Jakie korzyści może przynieść stosowanie AMP w branży e-commerce? Przede wszystkim szybkie ładowanie się witryny sklepu internetowego zachęci potencjalnego klienta do dłuższego pozostania na stronie. W konsekwencji zwiększa prawdopodobieństwo finalizacji transakcji. Strony AMP są także bardziej czytelne. Ten rodzaj mobilnej technologii ma też wpływ na poprawę wydajności serwerów, co jest istotne dla firm, prowadzących sprzedaż online.

RWD – Responsive Web Design – innymi słowy – prosta technologia, polegająca na dostosowywaniu widoku strony internetowej do rozdzielczości każdego urządzenia, na którym jest ona przeglądana. Ułatwia to korzystanie z witryny za pośrednictwem smartfonów, tabletów itd. Zdecydowanym plusem tego rozwiązania jest dostępność danej strony pod jednym adresem na każdym urządzeniu.

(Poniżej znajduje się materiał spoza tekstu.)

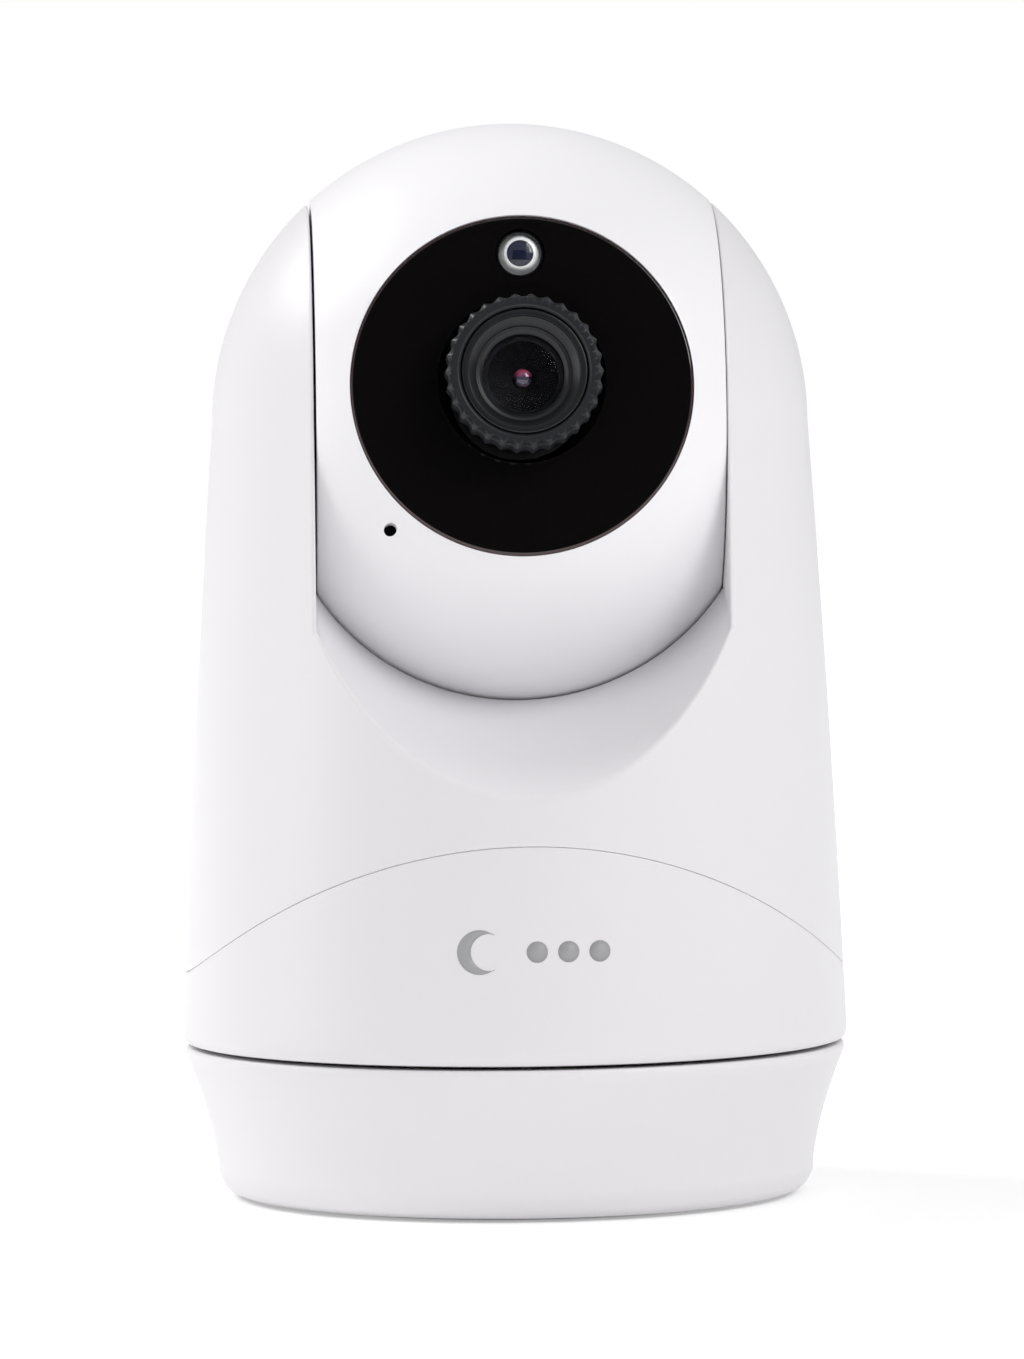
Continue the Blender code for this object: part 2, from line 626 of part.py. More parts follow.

Wersja mobilna – polega na przygotowaniu odrębnej wersji witryny dla urządzeń stacjonarnych i mobilnych. Nie wymaga to korzystania z zaawansowanej technologii. W praktyce oznacza zazwyczaj stworzenie lżejszej i mniej wymagającej wersji tradycyjnej strony internetowej. Zamieszczane są tam najistotniejsze treści, a szata graficzna i nawigacja są dużo prostsze. Wszystko to przyczynia się do szybszego ładowania się witryny.

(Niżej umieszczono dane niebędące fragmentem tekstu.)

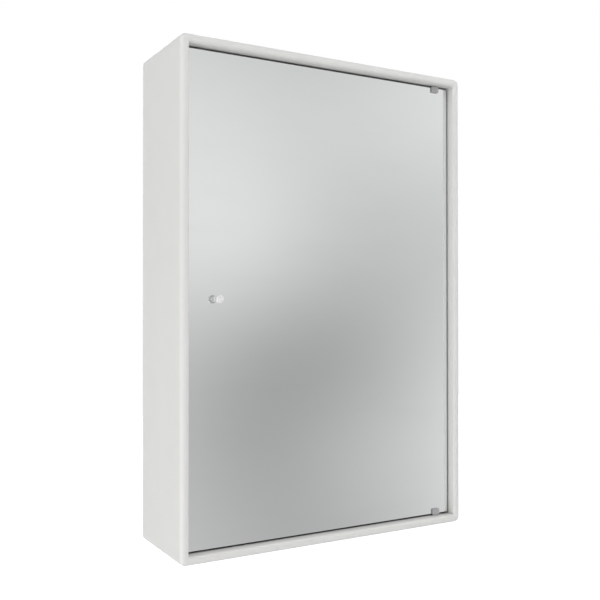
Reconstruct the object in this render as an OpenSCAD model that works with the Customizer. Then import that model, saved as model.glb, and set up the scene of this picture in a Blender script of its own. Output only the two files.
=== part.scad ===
// Wall-hung bathroom mirror cabinet: a mitred carcass with a rounded front, and an inset mirror door.
// The back lies in the wall plane y = 0 and the front faces -Y. The origin is the middle of the back.
// The door turns on two pivot clamps near its right edge, and a magnet holds it shut on the left.

/* [Carcass] */
// Overall width
cab_w = 468; // [380:2:700]
// Overall height
cab_h = 696; // [560:2:1000]
// Overall depth of the carcass, from the wall to its front
cab_d = 148; // [140:4:220]
// Thickness of the four outer panels
panel_t = 12; // [12:0.5:18]
// Radius of the four outer corners
corner_r = 8.5; // [6.5:0.5:10.5]
// Radius of the outer edge of the front
front_out_r = 6; // [2:0.5:8]
// Radius of the inner edge of the front
front_in_r = 3.5; // [2:0.5:5.5]
// Thickness of the back panel
back_t = 6; // [4:0.5:8]
// How far the rebate for the back panel goes into each outer panel
rebate_w = 6; // [4:0.5:8]
// Thickness of the tongue inside each mitre
tongue_t = 3; // [2:0.5:4]
// Width of the tongue across the mitre
tongue_w = 8; // [6:0.5:9]
// Distance of the tongue from the inner corner
tongue_in = 6; // [5:0.5:7]
// Distance of the tongue's ends from the wall and from the front
tongue_end = 16; // [12:1:30]

/* [Wall rails] */
// Height of each hanging rail
rail_h = 45; // [35:1:70]
// Thickness of each hanging rail
rail_t = 16; // [14:1:22]
// Distance between the wall holes of one rail
wall_hole_span = 380; // [300:5:390]
// Diameter of the wall holes
wall_hole_d = 6; // [4:0.5:8]
// Diameter of the dowels that hold the rails
dowel_d = 6; // [5:0.5:8]
// Length of each dowel
dowel_l = 24; // [20:1:30]
// Depth of a blind hole in an outer panel
blind_depth = 9; // [8:0.5:10]
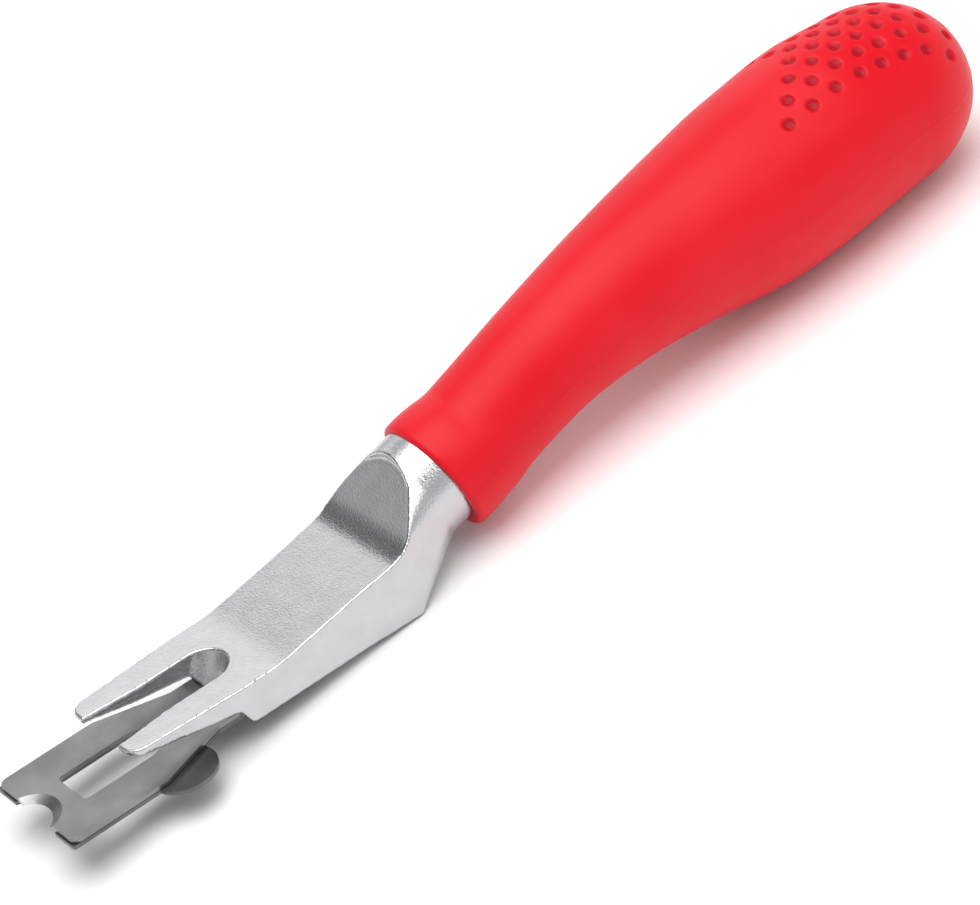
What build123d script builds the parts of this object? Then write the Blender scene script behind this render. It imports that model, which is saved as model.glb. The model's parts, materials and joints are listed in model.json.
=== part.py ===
from build123d import *
import os
from math import asin, atan2, cos, degrees, hypot, radians, sin, tan

# Hand trimming knife for the welded seams of sheet flooring.
#
# The model is drawn with the blade level: X runs from the cutting edge back to the butt of the grip,
# Y is across the blade, Z is up, and Z = 0 is the blade's upper face. At the end every piece is turned
# and set down together, as the knife lies on a table: on the heel of its keel and the belly of its grip.

# ---------------------------------------------------------------- driving dimensions, mm
# blade
blade_length = 65.0
blade_width = 24.0
blade_thickness = 0.7
blade_neck_width = 14.6
shoulder_front = 18.6          # the full width ends here
shoulder_rear = 31.6           # the neck starts here
detent_x = 39.0                # deepest point of the side notches
detent_depth = 1.15
detent_front = 3.2             # length of each notch ahead of its deepest point
detent_rear = 3.6
tail_slot_width = 6.2
tail_slot_depth = 10.9
foot_corner = 1.7
tail_corner = 1.2
edge_radius = 4.9              # half-moon cutting edge, at the lower face
edge_depth = 2.4
bevel_radius = 5.8             # the same hollow at the upper face
bevel_depth = 4.3
window_front = 7.1
window_waist = 20.5
window_rear = 27.9
window_width = 8.7
window_rear_width = 4.3

# distance plate
plate_thickness = 0.7
plate_gap = 0.1                # between the plate and what lies above it
plate_overhang = 0.3           # reach ahead of the blade
plate_notch_radius = 6.4
plate_notch_depth = 4.9
plate_lug_radius = 6.0
plate_window_margin = 0.3
tab_radius = 5.8
tab_x = 22.3
tab_y = -10.5

# rivet and bush
bush_clearance = 0.1
shank_radius = 1.6
shank_depth = 5.0              # reach into the casting
rivet_head_radius = 4.0
rivet_head_thickness = 0.28
rivet_head_clearance = 0.07
pivot_clearance = 0.05

# head casting
fork_tip = 15.0
fork_tip_width = blade_neck_width + 5.0
fork_tip_thickness = 1.0
fork_top = 6.45
keel_front_width = blade_neck_width + 7.5
keel_heel_width = blade_neck_width + 8.4
keel_front = detent_x - 2.6
keel_step_lean = 1.6           # the step leans forward as it rises to the fork
keel_step_height = 3.3
heel = blade_length + 6.0
keel_wide_from = heel - 11.0
ramp_start = keel_front + 7.6
ramp_angle = 10.6
slot_width = 9.2
slot_mouth_width = slot_width + 2.4
slot_end = keel_front + 3.6    # rounded end of the fork slot, at the top
slot_end_lean = 25.0           # the end wall leans forward going down
channel_clearance = 0.15       # each side of the blade's neck
channel_roof_gap = 0.1
channel_tail_gap = 0.4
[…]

Właściciele sklepów internetowych, którzy chcą zastosować tego typu rozwiązanie, muszą jednak pamiętać o tym, że nie wystarczy aktualizowanie treści na głównej wersji strony. W przypadku chociażby uzupełniania oferty o nowe produkty – należy jednocześnie pamiętać o dodaniu odpowiednich informacji także w wersji mobilnej. Także statystyki stron muszą być prowadzone dwutorowo.

Technologie mobilne a SEO

Prowadząc działalność w sieci przy wykorzystaniu najnowocześniejszych technologii nie można zapominać o dobrych praktykach SEO. W przypadku PWA warto zwracać uwagę na przykład na stosowanie przyjaznych z punktu widzenia SEO adresach URL i optymalizację ich struktury. Na rankingi SEO w tym przypadku pozytywnie może wpływać także zoptymalizowanie czasu ładowania witryny. Przekonuje to bowiem do dłuższego pozostania na stronie, a w następstwie do zmniejszenia współczynnika odrzuceń.

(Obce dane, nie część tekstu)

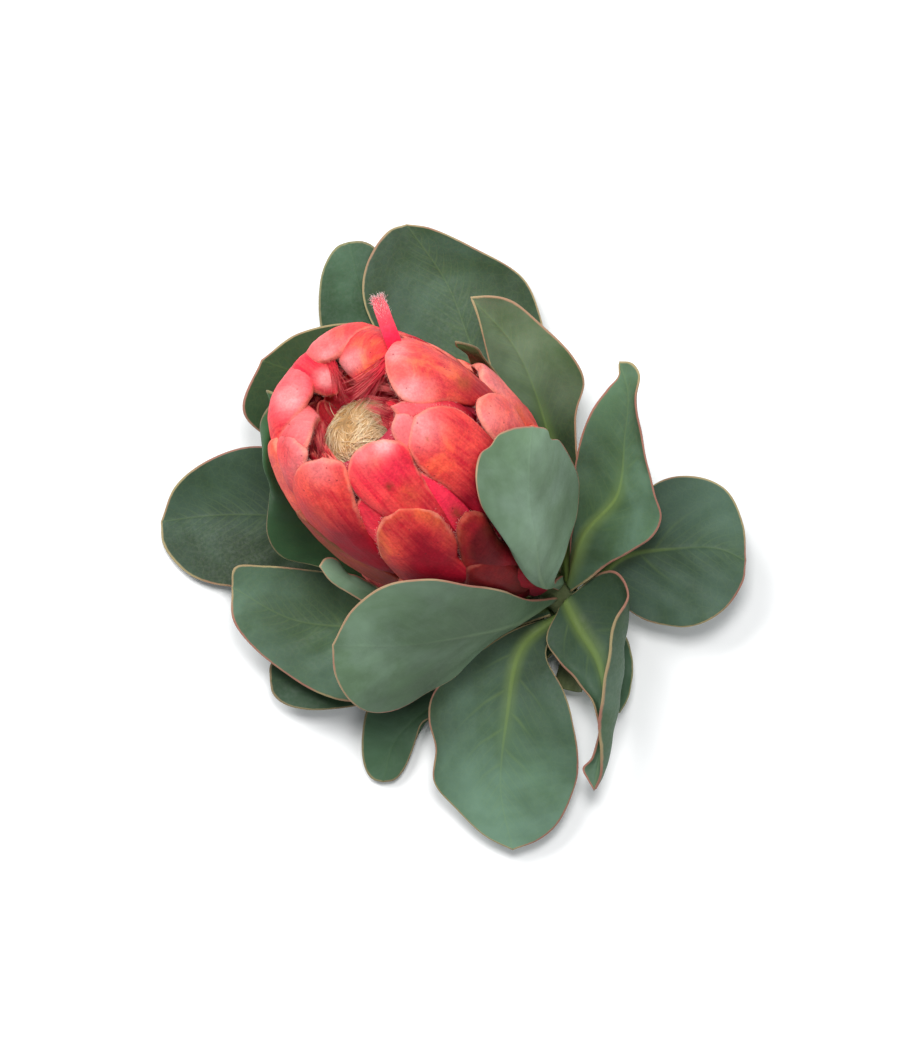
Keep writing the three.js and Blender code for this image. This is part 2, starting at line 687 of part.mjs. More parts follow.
const bloomPieces = SHOWN_BRACTS.map(bractSolid);
for (const { root, tip, width, from, to, step } of HIDDEN_ROWS) {
  const edge = (turn, side) =>
    HIDDEN_SHAPE.map(([share, half]) => [root + (tip - root) * share, turn + side * width * half]);
  for (let turn = from; turn <= to; turn += step) {
    bloomPieces.push(bractSolid({ minus: edge(turn, -1), plus: edge(turn, 1), tip: [tip, turn] }));
  }
}

// The one narrow bract that stands up at the far side of the opening, set in the flower's frame.
const UPRIGHT_SPINE = [[-15.5, 57, 90], [-18.5, 65, 97], [-21.5, 73, 99.5], [-24, 80, 100]];
const UPRIGHT_HALF_WIDTH = 2.8;
const UPRIGHT_HALF_THICKNESS = 0.8;
const UPRIGHT_TAPER = 0.15;
const UPRIGHT_ACROSS = new THREE.Vector3(0.93, 0.36, 0);

function uprightBract() {
  const toHead = headFrame.clone().invert();
  const curve = smoothCurve(UPRIGHT_SPINE.map(toVector));
  const half = (u) => UPRIGHT_HALF_WIDTH * (1 - UPRIGHT_TAPER * u);
  const face = (side) => (u, v) =>
    curve
      .getPointAt(u)
      .addScaledVector(UPRIGHT_ACROSS, v * half(u))
      .add(new THREE.Vector3(0, 0, side * UPRIGHT_HALF_THICKNESS))
      .applyMatrix4(toHead);
  return sheet([0, 0.25, 0.5, 0.75, 0.93, 1], [-1, 0, 1], face(1), face(-1));
}
bloomPieces.push(uprightBract());

// Joins solids into one body; a hollow that the joining seals is filled.
function fused(solids) {
  const bodies = solids.reduce((whole, piece) => whole.add(piece)).decompose();
  return bodies.reduce((best, body) => (body.volume() > best.volume() ? body : best));
}

addMesh(head, "bloom_bracts", fused([coreSolid(), ...bloomPieces]), BRACT_CORAL, 0.6);

// Florets: a dome of woolly tips, their roots sunk in one cushion that sits in the cup.
const FLORET_SEAT = CUP_FLOOR + SEAT_GAP;
const FLORET_DOME_RADIUS = 12.5;
const FLORET_TOP = 107;
const FLORET_ASIDE = -3.5; // the florets lean to one side of the cup
const FLORET_REACH = 1.5; // how far the middle floret stands out of the dome
const FLORET_FALL = 9; // how much lower the outermost floret ends
const FLORET_LENGTH = 8;
const FLORET_FOOT_RADIUS = 1.5;
const FLORET_TWIST = 0.25; // radians that a floret leans round the dome

function cushionSolid() {
  const outline = [
    [0, FLORET_SEAT],
    [CUP_FLOOR_RADIUS - 5, FLORET_SEAT],
    [FLORET_DOME_RADIUS + 1.2, FLORET_SEAT + 5],
    [FLORET_DOME_RADIUS, FLORET_TOP - 9],
    [FLORET_DOME_RADIUS - 4, FLORET_TOP - 4],
    [0, FLORET_TOP - 2],
  ];
  return turnedSolid(outline, 18);
}

const GOLDEN_TURN = Math.PI * (3 - Math.sqrt(5));

function floretSolid(index) {
  const share = Math.sqrt((index + 0.5) / FLORET_COUNT);
  const radius = FLORET_DOME_RADIUS * share;
  const angle = index * GOLDEN_TURN;
  const top = FLORET_TOP + FLORET_REACH - FLORET_FALL * share * share;
  const atTurn = (distance, turn, height) =>
    new THREE.Vector3(distance * Math.cos(turn), distance * Math.sin(turn), height);
  const root = atTurn(radius * 0.8, angle, top - FLORET_LENGTH);
  const tip = atTurn(radius, angle + FLORET_TWIST, top);
  const shape = new THREE.ConeGeometry(FLORET_FOOT_RADIUS, tip.distanceTo(root), 4);
  shape.translate(0, tip.distanceTo(root) / 2, 0);
  const way = tip.clone().sub(root).normalize();
  shape.applyQuaternion(new THREE.Quaternion().setFromUnitVectors(new THREE.Vector3(0, 1, 0), way));
  shape.translate(root.x, root.y, root.z);
  return solidFromGeometry(shape);
}

const floretPieces = [cushionSolid()];
for (let index = 0; index < FLORET_COUNT; index++) floretPieces.push(floretSolid(index));
addMesh(head, "florets", fused(floretPieces).translate([0, FLORET_ASIDE, 0]), FLORET_CREAM, 0.9);

// The flower's origin is on the surface, under the middle of its outline.
flower.updateMatrixWorld(true);
const outline = new THREE.Box3().setFromObject(flower, true);
const middle = outline.getCenter(new THREE.Vector3());
flower.position.set(-middle.x, -middle.y, -outline.min.z);

export default flower;
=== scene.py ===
import math

import bmesh
import bpy
import numpy as np
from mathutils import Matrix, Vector


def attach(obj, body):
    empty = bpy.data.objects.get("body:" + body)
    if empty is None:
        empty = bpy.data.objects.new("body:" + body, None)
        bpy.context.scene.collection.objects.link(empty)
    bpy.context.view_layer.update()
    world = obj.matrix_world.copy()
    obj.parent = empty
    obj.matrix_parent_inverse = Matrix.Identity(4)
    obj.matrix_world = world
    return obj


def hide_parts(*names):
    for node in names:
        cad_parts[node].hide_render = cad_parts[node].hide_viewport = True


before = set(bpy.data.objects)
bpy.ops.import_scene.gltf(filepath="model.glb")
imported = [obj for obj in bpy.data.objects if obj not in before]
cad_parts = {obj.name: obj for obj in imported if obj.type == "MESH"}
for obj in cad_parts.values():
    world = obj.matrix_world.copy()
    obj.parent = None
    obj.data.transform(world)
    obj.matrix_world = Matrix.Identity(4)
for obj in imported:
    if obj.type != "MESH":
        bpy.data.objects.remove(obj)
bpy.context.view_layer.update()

# The set: a pale tabletop, a large soft window light from the upper left and a weak one from the right.
# The camera looks straight down on the flower through a long lens, as the photograph does.
# Sizes here are in metres.
PHOTO_TALL = 0.35  # what the frame's height covers on the flower
PHOTO_MIDDLE = (-0.001, 0.004)
CAMERA_HEIGHT = 6.0
FLOWER_MIDDLE = 0.05  # height above the table at which the frame is that tall
TABLE_HALF = 3.0
TABLE_DROP = 0.0004  # keeps the tabletop clear of the places where the flower touches it

lens_data = bpy.data.cameras.new("camera_above")
lens_data.sensor_width = 36
lens_data.lens = lens_data.sensor_width * (CAMERA_HEIGHT - FLOWER_MIDDLE) / PHOTO_TALL
lens_data.clip_end = 50
camera = bpy.data.objects.new("camera_above", lens_data)
camera.location = (*PHOTO_MIDDLE, CAMERA_HEIGHT)
bpy.context.scene.collection.objects.link(camera)
bpy.context.scene.camera = camera
bpy.context.scene.view_settings.view_transform = "Standard"

tabletop = bpy.data.meshes.new("tabletop")
table_corners = [(x * TABLE_HALF, y * TABLE_HALF, -TABLE_DROP)
                 for x, y in ((-1, -1), (1, -1), (1, 1), (-1, 1))]
tabletop.from_pydata(table_corners, [], [(0, 1, 2, 3)])
table_object = bpy.data.objects.new("tabletop", tabletop)
bpy.context.scene.collection.objects.link(table_object)
table_paint = bpy.data.materials.new("table_paint")
table_paint.use_nodes = True
table_surface = table_paint.node_tree.nodes["Principled BSDF"].inputs
table_surface["Base Color"].default_value = (0.95, 0.95, 0.95, 1)
table_surface["Roughness"].default_value = 0.9
tabletop.materials.append(table_paint)

for light_name, place, breadth, watts in (
    ("window", (-0.8, 1.0, 1.5), 0.9, 30),
    ("overhead", (0.05, 0.5, 1.9), 0.5, 22),
    ("bounce", (1.2, -0.5, 1.1), 1.6, 6),
):
    light_data = bpy.data.lights.new(light_name, "AREA")
    light_data.size = breadth
    light_data.energy = watts
    light = bpy.data.objects.new(light_name, light_data)
    light.location = place
    light.rotation_euler = (-Vector(place)).to_track_quat("-Z", "Y").to_euler()
    bpy.context.scene.collection.objects.link(light)

sky = bpy.data.worlds.new("sky")
sky.use_nodes = True
sky_light = sky.node_tree.nodes["Background"].inputs
sky_light["Color"].default_value = (0.93, 0.97, 1.0, 1)
sky_light["Strength"].default_value = 0.34
bpy.context.scene.world = sky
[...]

Jeśli chodzi o szybkość dostarczania treści użytkownikom, to zdecydowana różnica będzie odczuwalna też przy wykorzystaniu Accelerated Mobile Pages. Z kolei strony zgodne z technologią RWD z założenia są tak przygotowane, żeby w jak największym stopniu poprawiać SEO – na przykład poprzez zwiększanie użyteczności witryny i jej elastyczność.

PWA, RWD, AMP – co dla kogo?

W przypadku dużych sklepów internetowych, czy portali informacyjnych najlepiej sprawdzi się PWA lub RWD. Osoby, tworzące strony contentowe, strony z przepisami, czy blogerzy powinni zainteresować się wdrożeniem przyspieszonych stron mobilnych. Natomiast stworzenie wersji mobilnej, to najlepsza opcja dla mniejszych, rzadziej aktualizowanych witryn, które nastawione są na dotarcie do typowo mobilnych użytkowników.